I am sorry jaysus - or whatever other name you may use - but I will refuse to look at Palestine mainly through Zionist spectacles and reason on Zionist premises. I find your assertion that in 1948, 750,000 Palestinians left their houses, shops and land "voluntarily", because of supposed promises by Arab Governments so obscene as to defy comment. It is as obscene as recent Israeli claims that their invasion of Lebanon and the killing of over 1,200 Lebanese civilians was "defensive"! But as your mate said earlier, we are "idiots"....we don't follow your elaborate logic!!

If we go back a bit, to 1920 or so, British support for an independent Arab nation was expressed when Britain needed Arab forces to fight the Turks.

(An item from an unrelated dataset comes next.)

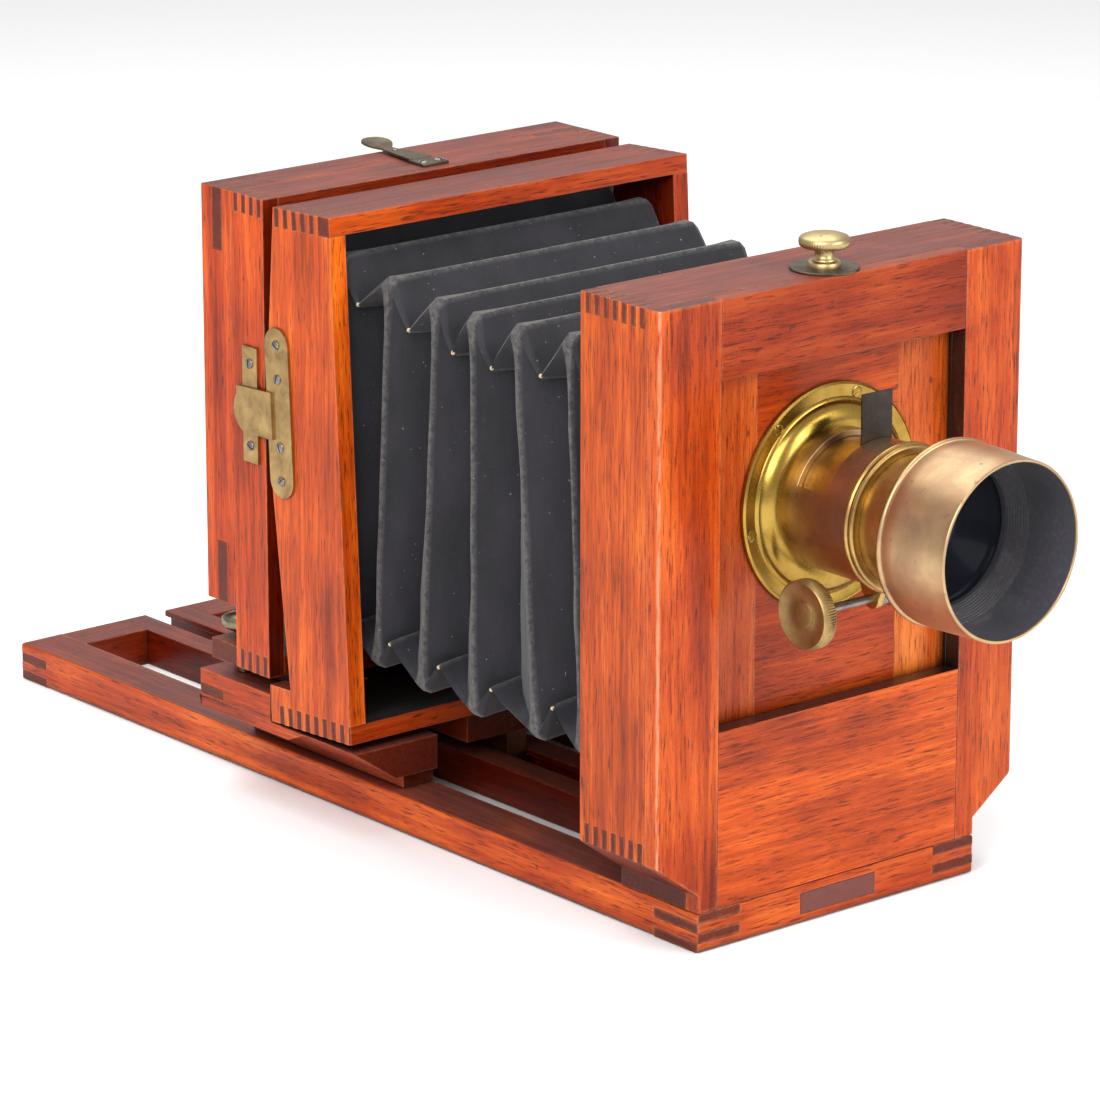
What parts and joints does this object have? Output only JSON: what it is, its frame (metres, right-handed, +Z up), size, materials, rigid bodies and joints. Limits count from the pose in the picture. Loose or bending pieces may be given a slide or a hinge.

The Balfour Declaration giving support for a Jewish national home was made when Britain needed Jewish support - - politically and scientitifcally during WWI. Lloyd George, as early as 1917, was fantasizing upon the biblical drama, saying that he wanted Jerusalem for Christmas that year. He got it courtesy of General Allenby ....it's strange that Lloyd George's fantasies found a natural echo in George Bush's talk of "a crusade" in the immediate aftermath of 9/11.

Twenty years later, in 1936, Lloyd George, in the House of Commons, speaking on the 'Arab Revolt' ( yes the Arabs were struggling long time before the Zionists arrived) was saying: "The Government decided...to secure the sympathy and co-operation of that most remarkable community, the Jews......they were helpful for us in America, and they were very helpful in Russia....under these conditions we proposed this (i.e. to install a Jewish State) to our Allies : France, Italy and The Unites States - they accepted it.

A year later, in 1939, Churchill wrote prophetically about what was going to happen in Palestine:
"The wealthy, crowded, progressive Jewish State will be in the plains and coast. Around it, in the hills and uplands, stretching into the deserts, the warlike Arabs...will offer a ceaseless menace of war. To maintain itself the Jewish State must be armed to the teeth and must bring in every able bodied man and woman to strengthen its Army. Who can be sure that, cramped as they are, the Jews would not plunge into the new undeveloped lands that lie around them? I find it difficult to resist the conclusion that the partition scheme would lead inevitably to the complete evacuation of Palestine from its inhabitants"!!

And so, as they say, it came to pass. 'Voluntary exile' indeed!

I will leave the last word to John B Glubb, Commander of the Arab Legion in 1939 : "....The age long Jewish tragedy must cease. But when it somes to the payment of compensation in expiation of their past shortcomings, the Christian nations of Europe and America decided that the bill should be paid by a Muslinm nation in Asia".

This was before WWII and the barbarism of the Nazis. This was while Uganda was considered as a second option for the Jewish State. This was while Britain was considering deporting the Palestinians to the Djezaira area of Syria, the deserted area near Aleppo. Interestingly, this was where the Armenian deportees had ended their lives twenty years earlier massacred by the Turks.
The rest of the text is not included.